Former President Trump and other White House officials were “distracted” by the 2020 election and prioritized campaigning over any COVID-19 mitigation strategies, the administration’s former coronavirus advisor Deborah Birx told House investigators earlier this month.

In excerpts of closed-door testimony conducted Oct. 12-13 to the House Select Coronavirus Subcommittee shared with The Hill, Birx said she felt the White House focus on campaigning took people’s time away, and distracted them from focusing on the pandemic.


“I felt like the White House had gotten somewhat complacent through the campaign season, and I wanted  to make sure that as soon as everyone was back the day after the election, that people would comprehensively reengage,” Birx told the panel.

Birx said the administration’s resistance to promoting basic public health mitigation resulted in more than 100,000 avoidable deaths.
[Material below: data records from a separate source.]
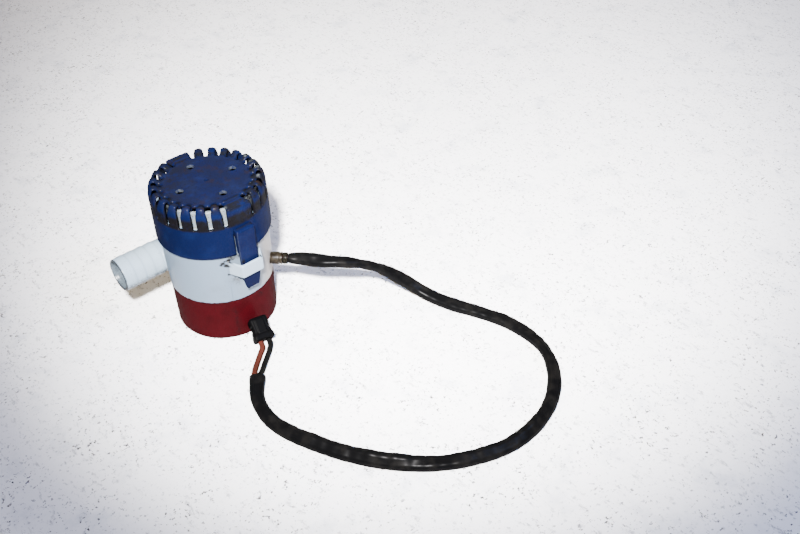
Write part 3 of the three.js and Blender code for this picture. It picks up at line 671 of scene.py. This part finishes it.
def tab_masks(points, front):
    """Painted shade along the hidden inner edges, darker below the strap, one smudge, and the pale edge on
    one side.
    """
    x, y, z = points.T
    out = np.abs(y)
    side = x if front else -x
    # painted shade on the inner face, towards the housing
    grime_and_shade = 0.04 + 0.5 * (1 - ramp(out, 31.2, 31.8)) * (z > 60)
    smudge = np.exp(-(((side + 4.0) / 0.9) ** 2 + ((z - 54.6) / 1.3) ** 2)) * (out > 32)
    grime_and_shade = np.clip(grime_and_shade + 1.1 * smudge + 0.25 * (1 - ramp(z, 45.2, 45.8)), 0, 1)
    pale = 0.35 * (1 - ramp(side, -5.1, -4.7)) * ramp(out, 32.2, 32.8)
    return {"grime_and_shade": grime_and_shade, "pale": np.clip(pale, 0, 1)}


def make_tab(front):
    half = TAB["width"] / 2
    low = (-half, -TAB["out_y"], TAB["tip_z"])
    high = (half, -29.0, TAB["boss_z"])
    points, faces = surface(tab_shape, low, high, STEP_FINE)
    if not front:
        points = points * [-1, -1, 1]
    name = "front" if front else "back"
    made = mesh_object(f"snap_tab_{name}", points, faces, FINISH["blue_plastic"], tab_masks(points, front))
    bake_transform(made)
    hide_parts(f"strainer_tab_{name}")


# ---------------------------------------------------------------- pump housing


def nozzle_r(x):
    """The nozzle's outer radius, with low ridges that are steep on the side towards the pump."""
    r = np.full_like(x, NOZZLE["r"] - NOZZLE["groove"])
    for crest in NOZZLE_RIDGES:
        rise = ramp(x, crest - 5.0, crest) * (1 - ramp(x, crest, crest + 0.9))
        r = r + NOZZLE["groove"] * rise
    return r


def strap_shape(x, y, z):
    """Both strap loops, which are alike on the -Y and +Y sides."""
    side, out = np.abs(x), np.abs(y)
    run = math.hypot(STRAP["front_y"] - STRAP["root_y"], STRAP["root_x"] - STRAP["front_x"])
    nx = (STRAP["front_y"] - STRAP["root_y"]) / run
    ny = (STRAP["root_x"] - STRAP["front_x"]) / run
    leg = (side - STRAP["front_x"]) * nx + (out - STRAP["front_y"]) * ny
    outer = blend_max(leg, out - STRAP["front_y"], 0.5)
    inner = blend_max(leg + STRAP["thick"], out - STRAP["front_y"] + STRAP["thick"], 0.8)
    band = blend_max(outer, -inner, 0.5)
    return blend_max(np.maximum(band, 26.4 - out), slab(z, STRAP["low_z"], STRAP["high_z"]), 0.6)


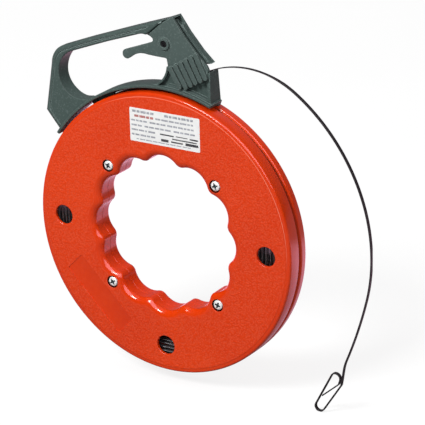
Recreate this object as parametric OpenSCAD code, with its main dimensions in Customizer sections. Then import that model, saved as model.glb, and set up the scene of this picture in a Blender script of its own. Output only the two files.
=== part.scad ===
// Fish tape reel: a two-shell case that turns in a guide handle, with a
// trigger-operated tape brake, the wound tape and its hooked leader.
// Millimetres. +Z is up, +Y runs into the case, the front face is -Y.
// The origin is the centre of the case on its turning axis.

/* [Case] */
// Outside radius of the case
case_r = 120; // [100:0.5:140]
// Distance from the middle plane to a face
case_half = 12.8; // [11:0.1:16]
// Thickness of a face
face_t = 2.4; // [1.6:0.1:3]
// Thickness of the rim wall
rim_t = 3; // [2.5:0.1:3.5]
// Distance of the slot round the rim behind the middle plane
slot_y = 2.4; // [0:0.1:3]
// Half the width of the slot
slot_half = 1.7; // [1.6:0.05:2]
// Radius of the rounded rim edge
rim_edge_r = 2; // [1:0.1:3]
// Width of the lowered border round a face
border_w = 4; // [3:0.1:6]
// Depth of the border's step
border_step = 0.3; // [0.1:0.05:0.5]

/* [Winding grip] */
// Number of finger scallops round the hole
scallops = 12; // [8:1:16]
// Radius of the circle the scallop centres lie on
scallop_pitch_r = 48.7; // [45:0.1:56]
// Radius of one scallop
scallop_r = 18.5; // [16:0.1:24]
// Radius the crests between the scallops are blunted to
crest_r = 61.3; // [56:0.1:66]
// Thickness of the scalloped wall
hub_t = 2.8; // [1.8:0.1:3.2]
// Width of the flare that rolls the face into the hole
flare_w = 4.4; // [1:0.1:4.8]

/* [Case fittings] */
// Radius of the circle of case screws
screw_pitch_r = 72.2; // [70:0.1:76]
// Radius of a screw head
screw_head_r = 4.2; // [3:0.1:4.6]
// Radius of a screw shank
screw_shank_r = 1.9; // [1.5:0.05:2.2]
// Radius of the circle of sight holes
vent_pitch_r = 97.2; // [92:0.1:102]
// Radius of a sight hole
vent_r = 8.3; // [6:0.1:10]
// Width of the face label
label_w = 66; // [50:0.5:80]
// Height of the face label
label_h = 28.2; // [20:0.1:34]
// Thickness of the face label
label_t = 0.1; // [0.1:0.05:0.4]

/* [Tape] */
// Width of the tape
tape_w = 3; // [2.8:0.05:3.2]
// Thickness of the tape
tape_t = 0.5; // [0.4:0.05:0.8]
// Turns in each of the three lanes of the coil
lane_turns = 8; // [4:1:9]
// Distance between lane centres
lane_pitch = 5.6; // [4.5:0.1:6.5]
// Radius of the first turn
coil_in_r = 79.4; // [79.3:0.1:80]
// Radius of the last turn
coil_out_r = 111.2; // [100:0.1:111.5]

/* [Handle] */
// Lean of the handle from the vertical, in degrees
handle_lean = 17; // [0:0.5:30]
// Half the thickness of the handle
handle_half = 6.2; // [5:0.1:8]
// Inner radius of the saddle over the rim
saddle_in_r = 122.6; // [121:0.1:124]
// Outer radius of the saddle
saddle_out_r = 125; // [124.6:0.1:126]
// Half the width of the saddle
saddle_half = 9.2; // [7:0.1:11]
// Angle the saddle covers to each side of the handle, in degrees
saddle_reach = 38.8; // [30:0.2:42]
// Width of the chamfer on the grip's outer edges
grip_chamfer = 3.2; // [1:0.1:4]

/* [Brake lever] */
// Thickness of the lever plate
lever_t = 2.6; // [2:0.1:3.5]
// Outside radius of the pivot boss
boss_r = 5; // [4:0.1:6]
// Radius of the counterbore in the boss
boss_hole_r = 2.9; // [2.6:0.05:3.2]
// Radius of the pivot screw's shoulder
pivot_r = 1.8; // [1.5:0.05:2.2]
// Running clearance round the shoulder
pivot_gap = 0.05; // [0.02:0.01:0.1]
// Number of thumb ribs
ribs = 6; // [4:1:8]
// Width of one rib
rib_w = 4; // [3:0.1:4.6]

/* [Hidden] */
$fn = 64;
eps = 0.01;
rim_in_r = case_r - rim_t;
seam_gap = 0.05;
screw_angles = [45, 135, 225, 315];
screw_seat = 10.2;
screw_head_h = 2.2;
screw_well_r = screw_head_r + 0.9;
screw_boss_r = screw_head_r + 1.1;
bore_gap = 0.05;
vent_angles = [0, 180, 270];
label_x = 5.5;
label_z = 91.3;
panel_mid_r = 90.2;
panel_len = 69;
panel_w = 20.4;
panel_depth = 0.3;
anchor_angle = 75;
anchor_pad_r = 77.8;
anchor_screw_z = -5.5;
strap_r = coil_in_r + tape_t / 2 + 0.05;
strap_t = 0.9;
coil_y = [lane_pitch, -lane_pitch, 0];
coil_step = 15;
shoulder_half = 1.45;
guide_in_r = 114.2;
guide_out_r = rim_in_r - 0.6;
guide_half = 8;
skirt_in_r = case_r + 0.8;
skirt_w = 3.8;
guide_left = [-16.5, -8.5];
guide_right = [18.5, 37];
pivot = [50.4, 152.2];
mouth = [41.91, 141.85];
lead_heading = 22.62;
lead_in = 95;
post_y = -3.4;
washer_t = 0.5;
lever_back = -4;
lever_front = lever_back - lever_t;
boss_front = lever_front - 1.6;
rib_front = lever_front - 2.2;
pin_seat = lever_front + 0.9;
pin_head_r = boss_hole_r - 0.15;
post_r = 4.2;
thread_r = 1.4;
squeeze = 6;
web_half = 2.9;
channel_half = 2;
channel_back = slot_y + channel_half;
bar_chamfer = 1.8;
spring_wire_r = 0.45;
spring_y = -1.5;
spring_r = 5;
spring_leg = 14;
spring_peg = pivot + [12.6, -spring_r - 1.4];
lever_peg = pivot + [12.6, spring_r + 1.4];

function on(r, a) = [r * cos(a), r * sin(a)];
function arc(c, r, a0, a1, n) = [for (i = [0 : n]) c + on(r, a0 + (a1 - a0) * i / n)];
function lean(p) = [p[0] * cos(handle_lean) - p[1] * sin(handle_lean),
                    p[0] * sin(handle_lean) + p[1] * cos(handle_lean)];

// Draws children's flat outline in x and z, from y0 to y1.
module slab(y0, y1) {
  translate([0, y1, 0])
    rotate([90, 0, 0])
      linear_extrude(y1 - y0)
        children();
}

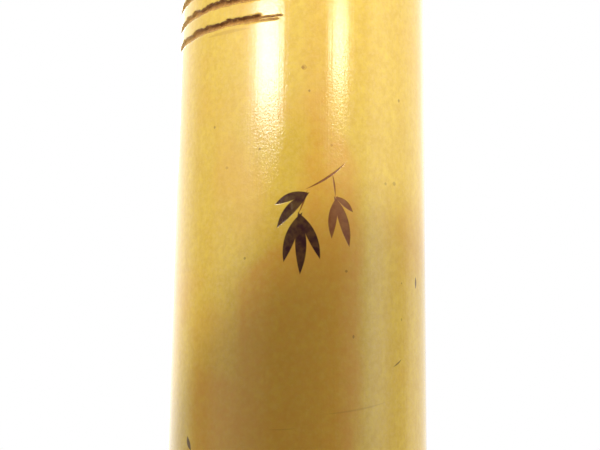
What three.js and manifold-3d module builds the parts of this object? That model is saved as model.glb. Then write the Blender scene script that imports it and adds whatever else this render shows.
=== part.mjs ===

She said former President Trump did not do everything he could to try to stop the spread of the virus and save lives.

“I believe if we had fully implemented the mask mandates, the reduction in indoor dining, the getting friends and family to understand the risk of gathering in private homes, and we had increased testing, that we probably could have decreased fatalities into the 30 percent less to 40 percent less range,” Birx said.

More than 735,000 Americans have died from COVID-19, including more than 300,000 since President Biden took office.

Administration officials were not present at the White House, and nobody was holding consistent COVID meetings, Birx said. Instead, they were traveling across the country to campaign. 

“They were actively campaigning and not as present in the White House as previously,” Birx said.

During the summer of 2020, Birx left Washington and began meeting with state and local leaders to discuss mask-wearing, physical distancing and other mitigation measures she said Trump did not want her speaking about to the American public from the White House podium.

Birx told the House panel that the White House was not in sync with its messaging, and she was frustrated that her warnings continued to be ignored.

“Do I think that we could have done more on unified messaging coming out of the White House?  Do I think we could have done more on — very early on showing the efficacy of masks?  Yes.  And I think that would have decreased the confusion,” Birx said.

Birx did not immediately respond to a request for comment.

Birx was one of Trump’s top health advisers. Since leaving the administration, she has expressed regret for how she handled her role as head of the White House coronavirus task force and has accused former administration officials of censoring her warnings about the severity of the pandemic.

Birx drew criticism last year for praising Trump’s understanding of the data on the pandemic as well as her failure to push back in spring of last year when Trump made false claims about people injecting disinfectant as a means to treat the virus.

Her interview comes amid the House panel’s investigation into political interference in the pandemic response from the Trump administration.

“President Trump’s prioritization of politics, contempt for science, and refusal to follow the advice of public health experts undermined the nation’s ability to respond effectively to the coronavirus crisis,” the panel’s chairman Rep. James Clyburn (D-S.C.) said in a statement. “The Trump White House’s prioritization of election year politics over the pandemic response — even as cases surged last fall — is among the worst failures of leadership in American history.”